* [Data section]:
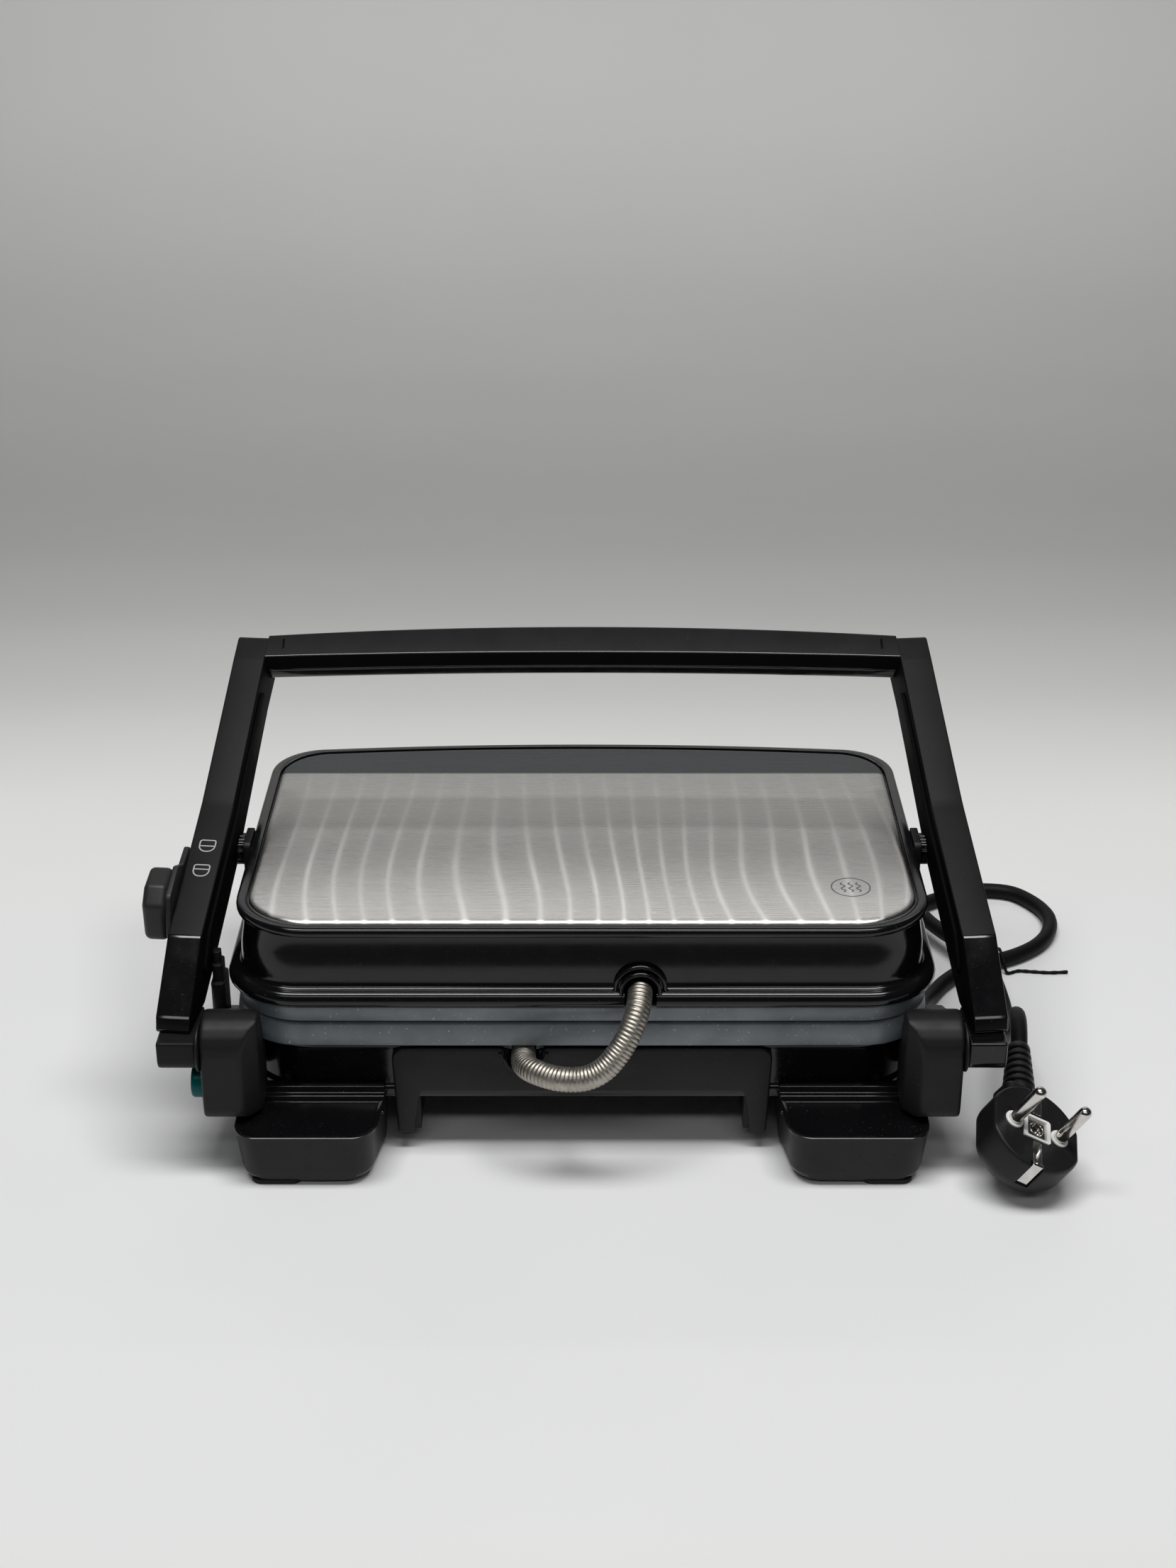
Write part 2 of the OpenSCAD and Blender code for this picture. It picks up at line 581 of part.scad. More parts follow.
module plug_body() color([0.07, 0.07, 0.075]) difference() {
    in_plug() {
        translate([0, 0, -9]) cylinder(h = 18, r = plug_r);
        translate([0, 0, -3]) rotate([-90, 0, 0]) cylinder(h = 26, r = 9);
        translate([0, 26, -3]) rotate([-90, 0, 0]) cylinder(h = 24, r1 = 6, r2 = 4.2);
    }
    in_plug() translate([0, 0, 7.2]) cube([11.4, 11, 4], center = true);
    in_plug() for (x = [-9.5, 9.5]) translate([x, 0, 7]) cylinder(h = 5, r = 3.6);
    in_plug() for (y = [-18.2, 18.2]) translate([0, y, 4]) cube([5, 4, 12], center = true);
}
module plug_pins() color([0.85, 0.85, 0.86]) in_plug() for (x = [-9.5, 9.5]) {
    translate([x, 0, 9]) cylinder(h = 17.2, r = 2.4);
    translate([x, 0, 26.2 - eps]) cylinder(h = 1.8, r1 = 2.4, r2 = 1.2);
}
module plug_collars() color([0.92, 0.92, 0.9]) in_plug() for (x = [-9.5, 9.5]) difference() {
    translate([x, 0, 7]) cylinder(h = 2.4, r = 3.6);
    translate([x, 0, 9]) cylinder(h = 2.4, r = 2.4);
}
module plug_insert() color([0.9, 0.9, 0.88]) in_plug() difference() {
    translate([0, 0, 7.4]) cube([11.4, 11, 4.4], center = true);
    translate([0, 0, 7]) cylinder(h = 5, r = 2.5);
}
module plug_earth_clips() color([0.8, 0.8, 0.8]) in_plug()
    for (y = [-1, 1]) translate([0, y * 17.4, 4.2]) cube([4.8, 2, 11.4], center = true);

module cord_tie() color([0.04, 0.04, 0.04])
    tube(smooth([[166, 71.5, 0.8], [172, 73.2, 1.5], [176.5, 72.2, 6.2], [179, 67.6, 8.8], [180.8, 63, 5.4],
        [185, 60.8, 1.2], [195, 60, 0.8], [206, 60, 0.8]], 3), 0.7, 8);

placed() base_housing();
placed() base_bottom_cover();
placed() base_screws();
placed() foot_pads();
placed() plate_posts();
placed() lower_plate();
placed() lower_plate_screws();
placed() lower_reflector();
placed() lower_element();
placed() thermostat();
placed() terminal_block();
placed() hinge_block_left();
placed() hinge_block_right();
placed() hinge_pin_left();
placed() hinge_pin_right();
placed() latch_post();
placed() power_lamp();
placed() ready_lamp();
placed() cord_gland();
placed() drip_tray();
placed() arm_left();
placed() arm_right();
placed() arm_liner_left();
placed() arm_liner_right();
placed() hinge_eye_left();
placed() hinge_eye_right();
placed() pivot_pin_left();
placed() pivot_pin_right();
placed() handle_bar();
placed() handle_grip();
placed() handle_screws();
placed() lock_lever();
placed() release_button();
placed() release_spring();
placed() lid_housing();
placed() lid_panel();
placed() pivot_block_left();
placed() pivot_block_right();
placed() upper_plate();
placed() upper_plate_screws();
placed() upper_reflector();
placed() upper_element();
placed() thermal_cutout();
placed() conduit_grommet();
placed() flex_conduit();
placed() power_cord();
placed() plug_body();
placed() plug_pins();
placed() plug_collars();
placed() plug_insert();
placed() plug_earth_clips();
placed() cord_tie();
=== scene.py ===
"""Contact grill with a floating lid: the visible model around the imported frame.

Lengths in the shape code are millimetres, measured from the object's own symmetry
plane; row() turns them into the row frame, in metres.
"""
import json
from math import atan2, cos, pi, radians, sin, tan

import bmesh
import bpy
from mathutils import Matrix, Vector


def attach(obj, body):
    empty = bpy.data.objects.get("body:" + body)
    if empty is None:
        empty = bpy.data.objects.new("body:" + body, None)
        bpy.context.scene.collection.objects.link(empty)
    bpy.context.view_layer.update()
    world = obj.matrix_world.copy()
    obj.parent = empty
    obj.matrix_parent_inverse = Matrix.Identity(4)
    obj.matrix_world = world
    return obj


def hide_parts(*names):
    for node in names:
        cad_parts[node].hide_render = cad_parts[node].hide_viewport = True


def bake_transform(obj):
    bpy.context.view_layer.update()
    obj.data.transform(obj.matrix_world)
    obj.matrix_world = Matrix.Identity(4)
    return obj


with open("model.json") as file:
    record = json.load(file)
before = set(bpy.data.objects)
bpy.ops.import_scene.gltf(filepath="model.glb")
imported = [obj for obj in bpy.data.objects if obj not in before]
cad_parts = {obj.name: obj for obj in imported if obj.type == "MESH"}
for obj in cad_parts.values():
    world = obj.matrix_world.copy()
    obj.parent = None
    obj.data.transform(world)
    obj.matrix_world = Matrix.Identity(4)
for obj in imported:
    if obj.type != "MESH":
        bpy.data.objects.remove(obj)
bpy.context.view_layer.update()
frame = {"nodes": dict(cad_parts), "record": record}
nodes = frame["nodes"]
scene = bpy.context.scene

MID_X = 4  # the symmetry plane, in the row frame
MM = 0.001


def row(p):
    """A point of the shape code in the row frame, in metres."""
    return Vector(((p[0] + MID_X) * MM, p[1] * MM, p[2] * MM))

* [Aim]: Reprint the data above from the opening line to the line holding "for (y = [-1, 1])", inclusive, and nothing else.

* [Expected answer]:
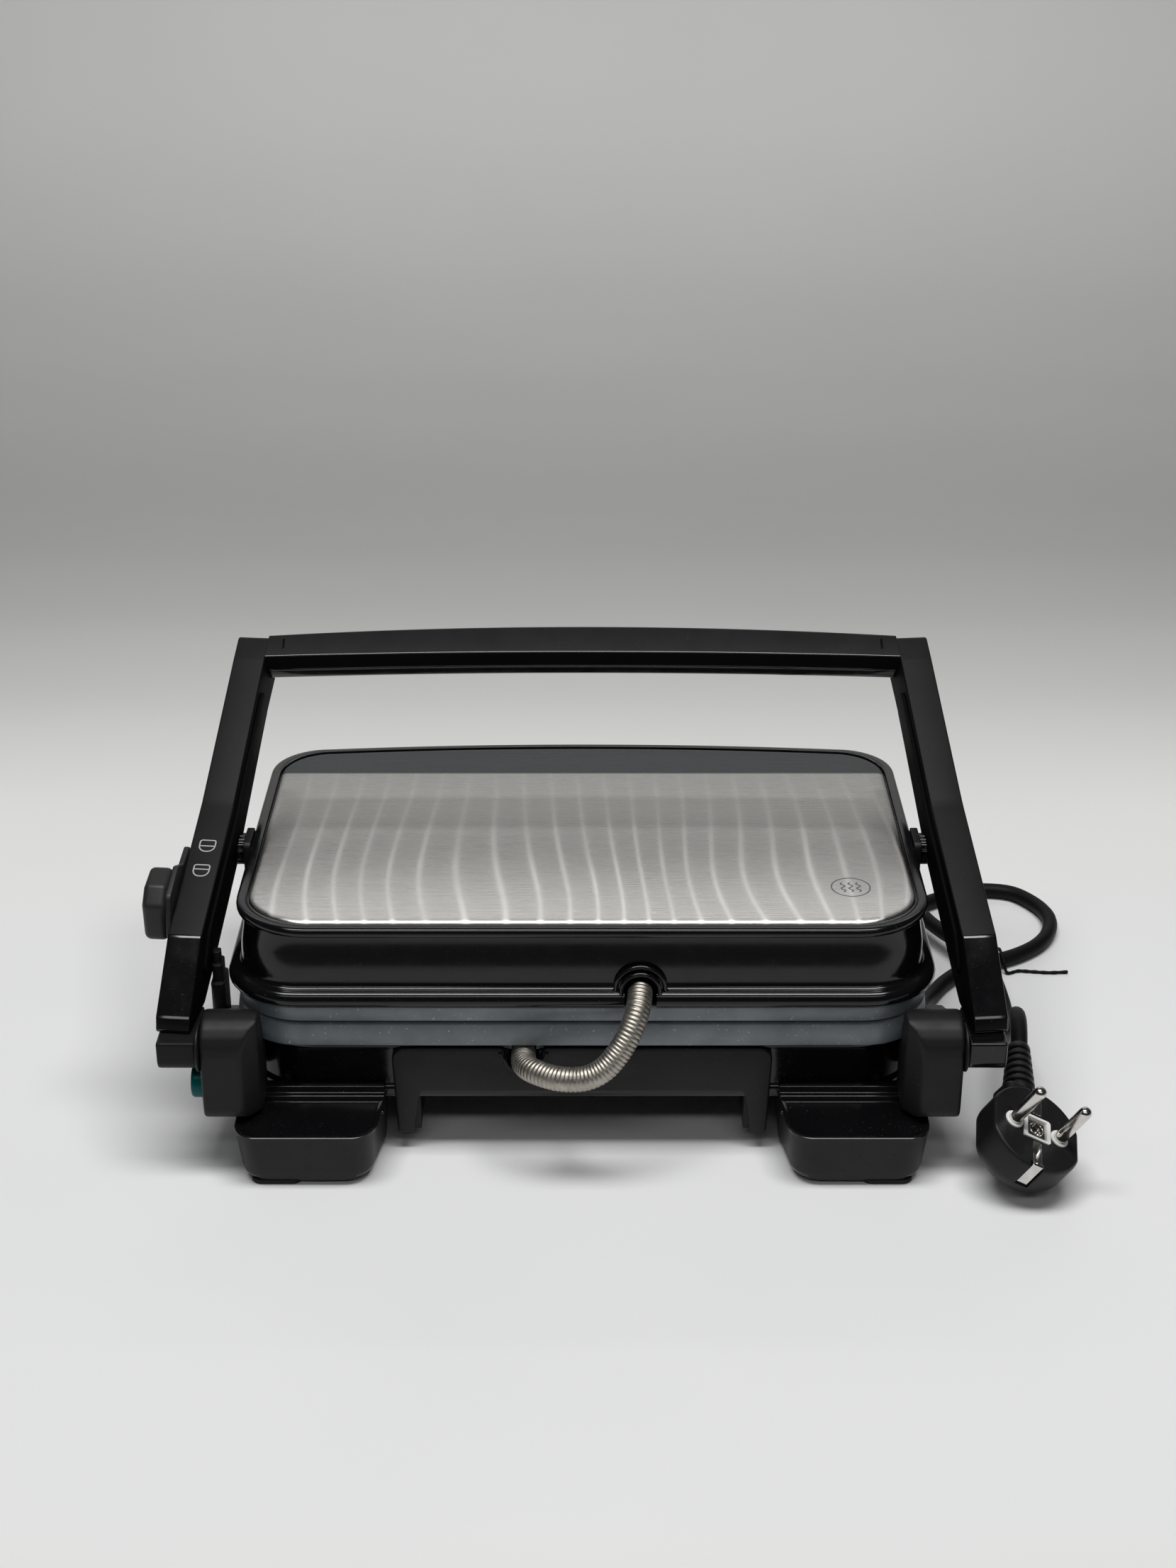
Write part 2 of the OpenSCAD and Blender code for this picture. It picks up at line 581 of part.scad. More parts follow.
module plug_body() color([0.07, 0.07, 0.075]) difference() {
    in_plug() {
        translate([0, 0, -9]) cylinder(h = 18, r = plug_r);
        translate([0, 0, -3]) rotate([-90, 0, 0]) cylinder(h = 26, r = 9);
        translate([0, 26, -3]) rotate([-90, 0, 0]) cylinder(h = 24, r1 = 6, r2 = 4.2);
    }
    in_plug() translate([0, 0, 7.2]) cube([11.4, 11, 4], center = true);
    in_plug() for (x = [-9.5, 9.5]) translate([x, 0, 7]) cylinder(h = 5, r = 3.6);
    in_plug() for (y = [-18.2, 18.2]) translate([0, y, 4]) cube([5, 4, 12], center = true);
}
module plug_pins() color([0.85, 0.85, 0.86]) in_plug() for (x = [-9.5, 9.5]) {
    translate([x, 0, 9]) cylinder(h = 17.2, r = 2.4);
    translate([x, 0, 26.2 - eps]) cylinder(h = 1.8, r1 = 2.4, r2 = 1.2);
}
module plug_collars() color([0.92, 0.92, 0.9]) in_plug() for (x = [-9.5, 9.5]) difference() {
    translate([x, 0, 7]) cylinder(h = 2.4, r = 3.6);
    translate([x, 0, 9]) cylinder(h = 2.4, r = 2.4);
}
module plug_insert() color([0.9, 0.9, 0.88]) in_plug() difference() {
    translate([0, 0, 7.4]) cube([11.4, 11, 4.4], center = true);
    translate([0, 0, 7]) cylinder(h = 5, r = 2.5);
}
module plug_earth_clips() color([0.8, 0.8, 0.8]) in_plug()
    for (y = [-1, 1]) translate([0, y * 17.4, 4.2]) cube([4.8, 2, 11.4], center = true);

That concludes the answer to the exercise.